Charlottenburg-Wilmersdorf (its administrative title—again uniting two formerly distinct neighborhoods) is the nicer Berlin. It is cleaner and more civilized than other sections of the city, but for many people that also means it is more boring.
Ideal for upscale families and older people, it also has some of the best Asian restaurants in the city (plus a wildly popular market). There is a palace, a museum lined with Picassos, and shopping is done for sport.
Wedding (pronounced VED-ding) has a very different reputation than much of Mitte. Located just north of central Mitte, the area is still a haven of relatively cheap rents in grand historical buildings. But the now tired saying, "Wedding kommt" ("Wedding is coming/developing"), has been uttered for years now and is more of a warning than a promise.
Gentrification is changing this gritty, bustling area as young Germans and Western immigrants move in. It is one of the most diverse neighborhoods with African grocers, hipster breweries, Turkish restaurants, and Korean nail shops. It is estimated that 30% of the population is non-German.
Neukölln is one of the most popular up-and-coming neighborhoods, swiftly changing amidst rampant gentrification. Romanticized by David Bowie with his song "Neuköln", this neighborhood is the current darling of new immigrants and a great place to base yourself for some of the best nightlife in a changing Berlin.
Central Neukölln can generally be divided into three areas:
- Reuterkiez or Kreuzkölln: In the north section closest to Kreuzberg, this was the first area to experience the spread from the center. It has become uber trendy, and expensive.

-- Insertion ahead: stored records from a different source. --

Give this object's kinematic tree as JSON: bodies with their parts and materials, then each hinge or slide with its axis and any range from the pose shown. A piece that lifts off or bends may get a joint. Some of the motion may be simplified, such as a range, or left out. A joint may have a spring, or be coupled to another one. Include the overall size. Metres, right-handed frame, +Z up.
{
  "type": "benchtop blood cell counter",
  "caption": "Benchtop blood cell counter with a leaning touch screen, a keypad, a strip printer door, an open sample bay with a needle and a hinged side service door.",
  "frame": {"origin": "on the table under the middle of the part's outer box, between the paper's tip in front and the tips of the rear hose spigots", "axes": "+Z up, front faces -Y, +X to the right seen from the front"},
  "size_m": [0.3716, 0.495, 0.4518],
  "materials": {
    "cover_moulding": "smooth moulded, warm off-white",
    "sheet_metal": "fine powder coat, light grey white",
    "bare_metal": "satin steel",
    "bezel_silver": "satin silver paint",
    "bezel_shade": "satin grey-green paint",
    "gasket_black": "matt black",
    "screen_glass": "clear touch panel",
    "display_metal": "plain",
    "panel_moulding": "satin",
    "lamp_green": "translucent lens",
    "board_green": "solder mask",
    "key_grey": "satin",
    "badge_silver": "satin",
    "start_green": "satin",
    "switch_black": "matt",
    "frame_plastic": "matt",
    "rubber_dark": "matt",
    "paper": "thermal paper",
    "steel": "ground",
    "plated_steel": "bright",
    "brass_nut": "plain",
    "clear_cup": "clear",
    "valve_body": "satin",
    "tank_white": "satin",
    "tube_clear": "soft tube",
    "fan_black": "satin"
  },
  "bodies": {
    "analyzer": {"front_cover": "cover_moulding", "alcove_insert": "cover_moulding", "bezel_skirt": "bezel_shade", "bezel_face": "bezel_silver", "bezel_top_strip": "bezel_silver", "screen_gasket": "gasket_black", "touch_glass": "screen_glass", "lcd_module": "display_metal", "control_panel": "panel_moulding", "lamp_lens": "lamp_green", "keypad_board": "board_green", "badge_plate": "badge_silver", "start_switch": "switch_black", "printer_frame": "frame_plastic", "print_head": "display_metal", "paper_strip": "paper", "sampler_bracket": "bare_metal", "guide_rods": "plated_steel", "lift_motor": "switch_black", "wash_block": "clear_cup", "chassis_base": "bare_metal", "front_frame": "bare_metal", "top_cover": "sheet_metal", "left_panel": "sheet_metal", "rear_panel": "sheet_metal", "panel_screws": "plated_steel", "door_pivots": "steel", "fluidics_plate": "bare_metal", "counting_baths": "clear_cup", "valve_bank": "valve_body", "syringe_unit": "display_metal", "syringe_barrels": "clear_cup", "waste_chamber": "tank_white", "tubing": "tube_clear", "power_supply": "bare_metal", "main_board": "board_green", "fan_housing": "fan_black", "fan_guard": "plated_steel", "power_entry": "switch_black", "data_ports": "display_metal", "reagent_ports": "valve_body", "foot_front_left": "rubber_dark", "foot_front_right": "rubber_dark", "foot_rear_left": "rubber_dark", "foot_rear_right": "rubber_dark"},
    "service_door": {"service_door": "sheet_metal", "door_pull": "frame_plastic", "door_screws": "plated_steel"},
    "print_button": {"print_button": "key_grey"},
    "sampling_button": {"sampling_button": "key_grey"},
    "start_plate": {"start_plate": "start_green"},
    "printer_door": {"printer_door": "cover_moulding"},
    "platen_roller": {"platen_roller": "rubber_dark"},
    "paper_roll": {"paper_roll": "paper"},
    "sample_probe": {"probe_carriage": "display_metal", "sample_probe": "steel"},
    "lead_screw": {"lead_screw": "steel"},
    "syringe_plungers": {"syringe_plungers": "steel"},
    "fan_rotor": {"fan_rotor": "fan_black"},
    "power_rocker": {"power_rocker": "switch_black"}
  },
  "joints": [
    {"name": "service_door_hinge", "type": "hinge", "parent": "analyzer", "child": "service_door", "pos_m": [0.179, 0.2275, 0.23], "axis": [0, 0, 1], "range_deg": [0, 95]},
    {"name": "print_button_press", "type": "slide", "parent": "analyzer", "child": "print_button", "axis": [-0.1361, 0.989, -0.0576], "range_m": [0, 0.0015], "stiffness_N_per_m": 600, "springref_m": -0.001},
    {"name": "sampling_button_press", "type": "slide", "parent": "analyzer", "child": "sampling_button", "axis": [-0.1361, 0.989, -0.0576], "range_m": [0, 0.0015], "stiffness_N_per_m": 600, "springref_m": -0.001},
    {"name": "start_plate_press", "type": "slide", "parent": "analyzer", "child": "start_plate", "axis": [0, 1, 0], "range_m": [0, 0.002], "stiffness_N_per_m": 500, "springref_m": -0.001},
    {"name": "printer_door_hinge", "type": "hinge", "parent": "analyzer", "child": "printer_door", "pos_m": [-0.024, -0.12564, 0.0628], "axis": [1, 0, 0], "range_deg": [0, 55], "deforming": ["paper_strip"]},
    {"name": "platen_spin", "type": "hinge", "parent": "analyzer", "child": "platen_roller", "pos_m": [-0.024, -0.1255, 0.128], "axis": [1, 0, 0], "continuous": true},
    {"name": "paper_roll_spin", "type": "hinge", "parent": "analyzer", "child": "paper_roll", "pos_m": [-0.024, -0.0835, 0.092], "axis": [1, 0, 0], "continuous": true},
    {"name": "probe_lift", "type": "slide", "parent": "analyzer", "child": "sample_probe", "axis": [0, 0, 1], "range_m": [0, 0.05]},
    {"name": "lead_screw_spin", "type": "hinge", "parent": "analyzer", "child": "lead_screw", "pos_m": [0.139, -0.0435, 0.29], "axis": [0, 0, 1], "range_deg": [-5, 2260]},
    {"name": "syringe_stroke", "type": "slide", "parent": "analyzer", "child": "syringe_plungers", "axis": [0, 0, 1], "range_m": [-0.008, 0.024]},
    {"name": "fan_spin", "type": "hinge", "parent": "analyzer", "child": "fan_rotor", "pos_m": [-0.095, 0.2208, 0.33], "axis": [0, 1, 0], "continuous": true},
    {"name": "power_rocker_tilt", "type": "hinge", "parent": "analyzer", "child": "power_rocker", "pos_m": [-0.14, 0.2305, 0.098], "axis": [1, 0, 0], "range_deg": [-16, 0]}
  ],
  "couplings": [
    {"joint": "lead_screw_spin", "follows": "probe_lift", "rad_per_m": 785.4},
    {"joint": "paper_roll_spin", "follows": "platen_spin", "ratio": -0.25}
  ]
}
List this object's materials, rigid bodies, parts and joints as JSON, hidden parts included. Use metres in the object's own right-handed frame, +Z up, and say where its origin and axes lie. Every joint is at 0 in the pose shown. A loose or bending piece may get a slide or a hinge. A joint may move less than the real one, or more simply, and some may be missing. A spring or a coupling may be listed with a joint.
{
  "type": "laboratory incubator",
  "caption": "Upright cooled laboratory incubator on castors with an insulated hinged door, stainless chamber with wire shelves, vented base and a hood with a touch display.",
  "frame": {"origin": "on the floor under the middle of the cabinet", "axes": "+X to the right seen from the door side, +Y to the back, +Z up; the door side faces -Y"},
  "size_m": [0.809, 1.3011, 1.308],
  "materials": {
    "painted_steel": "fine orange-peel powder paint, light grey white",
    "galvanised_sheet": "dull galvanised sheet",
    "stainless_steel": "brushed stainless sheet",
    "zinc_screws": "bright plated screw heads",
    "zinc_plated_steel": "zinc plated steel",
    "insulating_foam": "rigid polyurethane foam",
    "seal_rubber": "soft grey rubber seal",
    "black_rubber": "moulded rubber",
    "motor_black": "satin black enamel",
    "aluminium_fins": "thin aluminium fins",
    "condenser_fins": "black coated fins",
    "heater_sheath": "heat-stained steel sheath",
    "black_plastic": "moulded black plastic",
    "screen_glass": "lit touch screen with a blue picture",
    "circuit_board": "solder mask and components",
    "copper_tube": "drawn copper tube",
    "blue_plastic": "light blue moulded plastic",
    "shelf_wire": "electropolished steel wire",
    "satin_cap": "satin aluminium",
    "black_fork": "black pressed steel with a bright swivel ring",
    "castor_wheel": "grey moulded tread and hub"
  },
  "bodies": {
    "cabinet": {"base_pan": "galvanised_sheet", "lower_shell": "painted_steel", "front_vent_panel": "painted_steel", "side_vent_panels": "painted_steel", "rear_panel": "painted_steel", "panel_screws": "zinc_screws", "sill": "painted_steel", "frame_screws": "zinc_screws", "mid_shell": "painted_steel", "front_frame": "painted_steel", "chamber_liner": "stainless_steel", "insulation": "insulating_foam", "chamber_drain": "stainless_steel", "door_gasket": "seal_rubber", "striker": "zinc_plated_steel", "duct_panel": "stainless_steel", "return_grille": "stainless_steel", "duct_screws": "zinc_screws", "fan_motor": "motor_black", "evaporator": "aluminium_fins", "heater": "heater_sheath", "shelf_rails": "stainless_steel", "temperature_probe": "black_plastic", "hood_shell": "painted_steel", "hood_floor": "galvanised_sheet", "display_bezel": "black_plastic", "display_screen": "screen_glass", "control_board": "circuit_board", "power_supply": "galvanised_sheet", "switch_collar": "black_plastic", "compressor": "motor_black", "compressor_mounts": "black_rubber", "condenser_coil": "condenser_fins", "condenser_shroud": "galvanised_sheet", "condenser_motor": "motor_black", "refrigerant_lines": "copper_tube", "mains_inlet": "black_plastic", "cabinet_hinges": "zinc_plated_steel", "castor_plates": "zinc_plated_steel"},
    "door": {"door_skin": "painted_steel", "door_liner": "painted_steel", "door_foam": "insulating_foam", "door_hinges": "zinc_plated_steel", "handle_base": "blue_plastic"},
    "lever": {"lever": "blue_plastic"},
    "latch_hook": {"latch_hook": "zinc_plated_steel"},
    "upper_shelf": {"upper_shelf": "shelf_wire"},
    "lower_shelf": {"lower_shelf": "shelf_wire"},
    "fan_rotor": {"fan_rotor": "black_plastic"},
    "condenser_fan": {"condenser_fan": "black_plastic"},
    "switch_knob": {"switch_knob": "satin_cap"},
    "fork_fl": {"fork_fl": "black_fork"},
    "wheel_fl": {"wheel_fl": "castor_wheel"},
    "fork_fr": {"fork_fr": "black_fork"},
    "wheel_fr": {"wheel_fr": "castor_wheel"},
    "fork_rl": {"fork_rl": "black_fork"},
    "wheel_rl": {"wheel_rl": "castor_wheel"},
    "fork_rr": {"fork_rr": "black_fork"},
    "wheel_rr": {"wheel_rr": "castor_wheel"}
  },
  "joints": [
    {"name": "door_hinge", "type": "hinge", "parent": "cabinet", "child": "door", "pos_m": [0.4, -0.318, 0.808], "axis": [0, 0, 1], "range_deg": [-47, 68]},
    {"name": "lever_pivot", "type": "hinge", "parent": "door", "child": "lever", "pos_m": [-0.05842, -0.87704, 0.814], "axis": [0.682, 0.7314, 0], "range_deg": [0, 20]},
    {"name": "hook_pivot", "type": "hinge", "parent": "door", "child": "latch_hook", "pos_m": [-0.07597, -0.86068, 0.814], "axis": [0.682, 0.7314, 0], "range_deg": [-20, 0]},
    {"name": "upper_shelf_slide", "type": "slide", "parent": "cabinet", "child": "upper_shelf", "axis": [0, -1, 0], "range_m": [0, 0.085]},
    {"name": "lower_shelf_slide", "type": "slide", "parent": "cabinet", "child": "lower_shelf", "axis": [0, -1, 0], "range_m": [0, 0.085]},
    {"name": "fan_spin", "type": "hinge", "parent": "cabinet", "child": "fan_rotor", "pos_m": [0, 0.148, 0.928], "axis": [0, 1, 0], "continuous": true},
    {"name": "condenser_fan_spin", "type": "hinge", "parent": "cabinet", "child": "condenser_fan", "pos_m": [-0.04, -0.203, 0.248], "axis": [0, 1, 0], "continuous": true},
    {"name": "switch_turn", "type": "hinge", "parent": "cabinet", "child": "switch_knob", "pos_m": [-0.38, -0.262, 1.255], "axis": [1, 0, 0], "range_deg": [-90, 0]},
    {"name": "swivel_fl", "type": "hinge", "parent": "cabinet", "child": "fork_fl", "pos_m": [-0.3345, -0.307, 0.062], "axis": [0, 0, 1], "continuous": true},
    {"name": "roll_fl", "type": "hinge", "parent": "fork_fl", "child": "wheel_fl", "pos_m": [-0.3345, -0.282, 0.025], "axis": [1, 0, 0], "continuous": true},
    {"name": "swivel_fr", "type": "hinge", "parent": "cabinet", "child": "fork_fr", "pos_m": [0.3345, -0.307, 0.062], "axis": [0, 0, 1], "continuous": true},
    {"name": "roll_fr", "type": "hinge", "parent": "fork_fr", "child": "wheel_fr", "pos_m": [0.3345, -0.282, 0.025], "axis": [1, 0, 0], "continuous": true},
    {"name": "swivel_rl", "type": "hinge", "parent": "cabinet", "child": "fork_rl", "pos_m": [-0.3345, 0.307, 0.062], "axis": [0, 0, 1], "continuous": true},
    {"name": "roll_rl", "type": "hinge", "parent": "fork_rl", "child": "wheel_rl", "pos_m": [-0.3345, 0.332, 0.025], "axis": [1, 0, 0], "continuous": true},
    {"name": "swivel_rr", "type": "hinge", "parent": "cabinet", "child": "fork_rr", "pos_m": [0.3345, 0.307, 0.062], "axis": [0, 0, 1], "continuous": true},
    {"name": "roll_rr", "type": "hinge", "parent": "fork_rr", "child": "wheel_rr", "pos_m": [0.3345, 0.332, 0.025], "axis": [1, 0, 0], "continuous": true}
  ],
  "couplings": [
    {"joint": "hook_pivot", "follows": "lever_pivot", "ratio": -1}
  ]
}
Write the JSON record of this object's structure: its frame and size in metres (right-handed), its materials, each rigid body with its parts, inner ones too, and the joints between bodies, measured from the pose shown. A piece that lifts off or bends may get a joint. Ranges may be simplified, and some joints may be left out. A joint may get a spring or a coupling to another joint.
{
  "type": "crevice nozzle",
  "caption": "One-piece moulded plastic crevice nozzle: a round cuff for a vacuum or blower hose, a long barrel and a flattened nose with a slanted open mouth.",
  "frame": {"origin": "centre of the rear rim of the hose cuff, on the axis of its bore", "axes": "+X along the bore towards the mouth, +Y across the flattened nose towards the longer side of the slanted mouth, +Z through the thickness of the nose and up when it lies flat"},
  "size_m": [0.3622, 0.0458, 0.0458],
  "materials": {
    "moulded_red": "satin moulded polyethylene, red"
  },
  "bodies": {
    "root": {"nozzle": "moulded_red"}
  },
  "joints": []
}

- Rixdorf: The traditional village has grown-up to be a respectable area within a wild neighborhood.
- Schillerkiez: At the western border of central Neukölln, connected by Boddinstraße and Leinestrasse, this micro-kiez is of growing popularity. It offers easy access to Tempelhofer Feld and Volkspark Hasenheide and is still on the grittier, graffiti-spackled end of gentrification.